С Сашей последнее время мне тоже очень трудно, и тоже я над собой делаю большие усилия (и с успехом, слава богу), чтобы не запугивать ее, не сердиться на нее и быть с ней как можно больше. Каждый вечер хожу гулять с ней и Лидой и не могу сказать, что мне это весело. Да, должно быть, у меня черствое сердце, а как хотела бы я быть доброй и как любуюсь я и преклоняюсь перед добротой.

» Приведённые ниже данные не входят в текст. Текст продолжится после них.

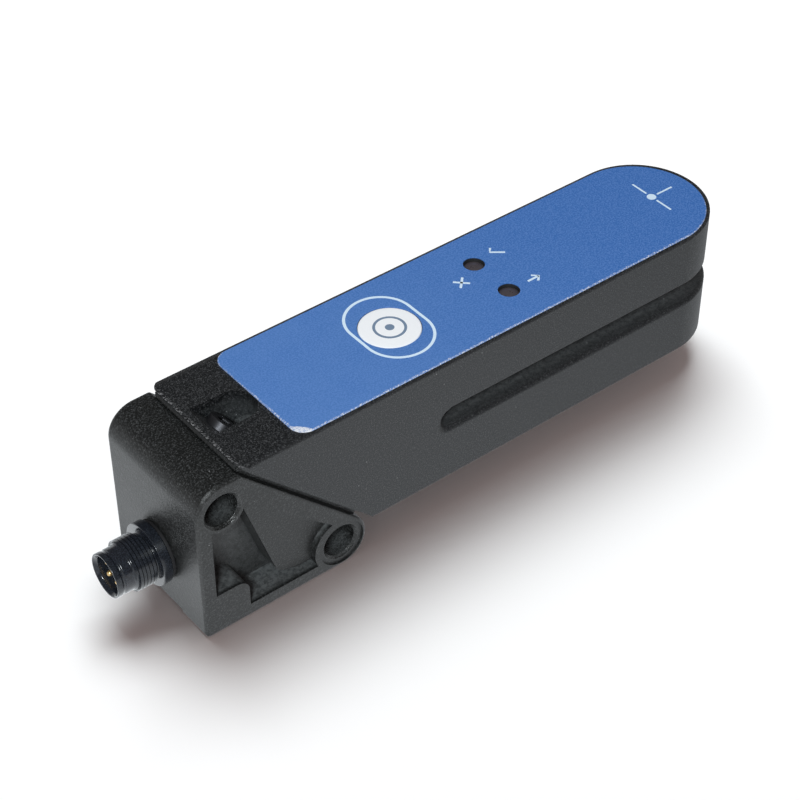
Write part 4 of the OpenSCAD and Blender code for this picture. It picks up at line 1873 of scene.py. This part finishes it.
@dataclass
class Studio:
    """Floor, lamps, world and camera."""

    camera_at: Place = (-143.43, -177.22, 210.09)
    camera_way: Place = (0.46778, 0.59172, -0.65654)
    camera_roll: float = -0.08
    lens: float = 90.75
    horizon_fill: float = 0.85
    ceiling_fill: float = 0.22
    ceiling_seen: float = 0.10
    fill_colour: Colour = (1.0, 0.80, 0.77)
    floor_half: float = 3.0
    floor_drop: float = 0.02 * MM
    floor_colour: Colour = (0.97, 0.97, 0.97)
    floor_seen: Colour = (0.86, 0.90, 0.93)
    floor_level: float = 0.84
    # Painted reflection in the floor's gloss sheet: its rise behind the back face and its dips from the foot
    # on and towards the tip.
    reflection_glow_behind: float = 1.1
    reflection_glow_behind_over: Point = (-0.064, -0.0575)
    reflection_dim_at_foot: float = 0.88
    reflection_dim_at_foot_over: Point = (-0.0555, -0.046)
    reflection_dim_at_tip: float = 0.48
    reflection_dim_at_tip_over: Point = (-0.02, 0.14)
    fill_over: Point = (0.05, 0.50)
    seen_over: Point = (0.0, 0.22)

    def build(self) -> None:
        """Set the scene up."""
        bpy.context.scene.view_settings.view_transform = "Standard"
        floor = self.floor()
        self.world()
        for lamp in LAMPS:
            lamp.build(floor)
        self.camera()

    def floor(self) -> bpy.types.Object:
        """Lay the pale floor, which gloss shows as a bright sheet; the sheet is painted reflection, brightest
        behind the back face and dimmer from the foot on and towards the tip.

        Returns:
            The floor.
        """
        h = self.floor_half
        form = bmesh.new()
        ends = ((-h, -h), (h, -h), (h, h), (-h, h))
        form.faces.new([form.verts.new((x, y, -self.floor_drop)) for x, y in ends])
        graph = ShaderGraph("studio_floor")
        glossy = graph.add("ShaderNodeLightPath", output="Is Glossy Ray")
        x, _, _ = graph.axes(graph.place())
        # Painted reflection: the sheet seen in gloss is brighter behind the back face and dimmer from the
        # foot on and towards the tip.
        painted_reflection_glow = x.ramp(*self.reflection_glow_behind_over) * self.reflection_glow_behind - x.ramp(*self.reflection_dim_at_foot_over) * self.reflection_dim_at_foot
        level = self.floor_level + painted_reflection_glow - x.ramp(*self.reflection_dim_at_tip_over) * self.reflection_dim_at_tip
        lit = graph.add("ShaderNodeBsdfDiffuse", None, {"Color": rgba(self.floor_colour)})
        sheet = graph.add("ShaderNodeEmission", None, {"Color": rgba(self.floor_seen), "Strength": level})
        graph.add_output(graph.add("ShaderNodeMixShader", None, {0: glossy, 1: lit, 2: sheet}))
        graph.material.cycles.emission_sampling = "NONE"
        piece = shown("studio_floor", mesh_of(form, "studio_floor", graph.material))
        return piece

    def world(self) -> None:
        """Surround the scene with a white horizon under a dim ceiling, its fill slightly warm."""
        world = bpy.data.worlds.new("studio_world")
        world.use_nodes = True
        bpy.context.scene.world = world
        graph = Graph(world.node_tree)
        _, _, up = graph.axes(graph.add("ShaderNodeTexCoord", output="Generated"))
        seen = graph.seen_ray()
        lit = self.horizon_fill + up.ramp(*self.fill_over) * (self.ceiling_fill - self.horizon_fill)
        sheet = 1.0 + up.ramp(*self.seen_over) * (self.ceiling_seen - 1.0)
        strength = lit + seen * (sheet - lit)
        tone = graph.mix(seen, self.fill_colour, (1.0, 1.0, 1.0))
        sky = graph.add("ShaderNodeBackground", None, {"Color": tone, "Strength": strength})
        leave = graph.tree.nodes.new("ShaderNodeOutputWorld")
        graph.feed(leave.inputs["Surface"], sky)

    def camera(self) -> None:
        """Place the camera at the photograph's viewpoint."""
        data = bpy.data.cameras.new("studio_camera")
        data.sensor_width = 36.0
        data.lens = self.lens
        data.clip_start = 0.01
        data.clip_end = 20.0
        camera = shown("studio_camera", data)
        camera.location = Vector(self.camera_at) * MM
        aim = Vector(self.camera_way).to_track_quat("-Z", "Y")
        roll = Matrix.Rotation(math.radians(self.camera_roll), 4, "Z")
        camera.rotation_mode = "QUATERNION"
        camera.rotation_quaternion = (aim.to_matrix().to_4x4() @ roll).to_quaternion()
        bpy.context.scene.camera = camera


def dress_nodes() -> None:
    """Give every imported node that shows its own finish."""
    for dress in CAD_DRESS:
        node = frame["nodes"][dress.node]
        node.data.materials.clear()
        node.data.materials.append(dress.finish.material())
        log.info("%s: dressed in %s", dress.node, dress.finish.name)


def main() -> None:
    """Build the pieces in order."""
    logging.basicConfig(level=logging.INFO, format="%(name)s: %(message)s")
    dress_nodes()
    parts = (
        Casting("fork_housing", "housing_casting", "housing_black", HOUSING_COAT, HOUSING_EDGE),
        Casting("rear_head", "head_casting", "head_black", HEAD_COAT, HEAD_EDGE),
        Keypad(),
        TeachKey(),
        LampWindow("lamp_window_far"),
        LampWindow("lamp_window_near"),
        RoundConnector(),
        Fasteners(),
        Studio(),
    )
    for part in parts:
        part.build()


if __name__ == "__main__":
    main()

По утрам я пишу 'Князя Блохина', но без большого увлечения. Выходит средне, но папа хвалит и удивляется, как я могу схватить позу, и говорит, что я могу писать жанровые картинки. А я опять начинаю думать: зачем? И какие картины я буду писать? Что я могу сказать другим поучительного и нового? А без этого искусство не имеет смысла. Как говорит Мопассан: 'Писать деревья, которые в натуре лучше, описывать людей, которые никогда не выйдут похожими на живых людей,- какое жалкое занятие'. Конечно, оно жалкое, коли вся цель в том, чтобы сделать похоже, а кали человек знает что-нибудь, чего, ему кажется, другие не знают, и ему хочется сказать это другим, то, конечно, это занятие не жалкое и не жалко всю свою жизнь положить на это. Только для этого надо быть лучше большинства, а я много хуже.
Сегодня за обедом папа с Левой говорили о том, что первое чувство, когда к дому подходит странник, неприятное, и папа говорит, что он нынче записал это 13. А я давно уже испытываю чувство стыда и радости за этот стыд всякий раз, как во время моей еды, моего писания, моей игры приходит бедный или больной, и всякий раз делаю все, что могу, чтобы удовлетворить его, и если сразу не сделаю, то все время чувствую давление и беспокойство. Но это не доброта – это привычка, которую я себе приобрела искусственно.